Coming out of Chicago Monday morning, we boarded the Southwest Chief
to Los Angeles beginning with a great close-up look of the city`s western
suburbs. We woke up Tuesday morning -- there it is -- to the golden glow
of New Mexico and wide vistas of the American West, including a climb to
7,000 feet and a stop at a classic town at the foot of the mountain.

Well, someday I want this trip throughout the heart of America to be
there for all of us on a train that goes as fast as those in Europe and
Asia, as fast as our pioneer ancestors would have loved to go and would if
they could have combined their gumption and aspirations with what we in the
early 21st century have in know-how.

I`ve spoken a great deal about how I would love our country to reunite
itself by rail to bring back the rail heads of St.

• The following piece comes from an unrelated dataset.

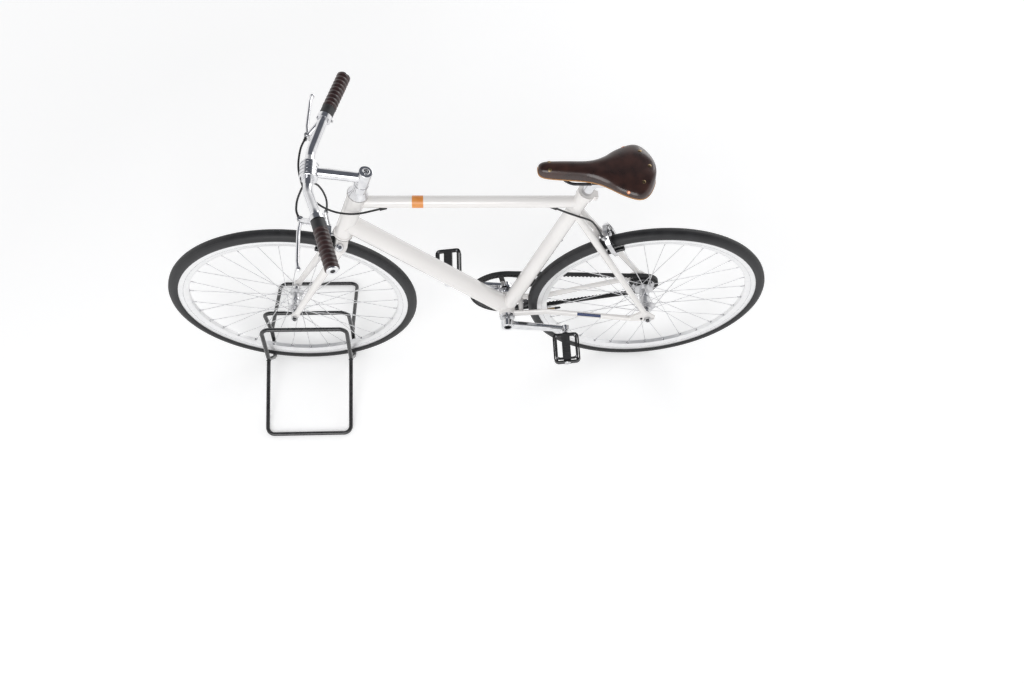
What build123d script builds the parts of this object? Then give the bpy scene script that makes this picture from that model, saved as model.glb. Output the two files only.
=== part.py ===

Louis and Kansas City
and Albuquerque and all those great towns in between.

We`re too much a bicoastal country today, too much the liberal country
on the coasts, the conservative country in the middle. We`re not talking
to each other. We`re not living in the same country. You don`t have a
great conversation when one guy`s sitting on a tractor and you`re watching
a movie at 39,000 feet.

On a train, on today`s Amtrak, you at least get to see out the window
the real faces and real lives as you go from New York to Los Angeles and
the folks boarding or getting off at the next stop can tell you what life`s
really like out there. Lincoln did it during the civil war. Can`t we do
it better a century and a half later?

That`s HARDBALL for now. Thanks for being with us.

"ALL IN WITH CHRIS HAYES" starts right now.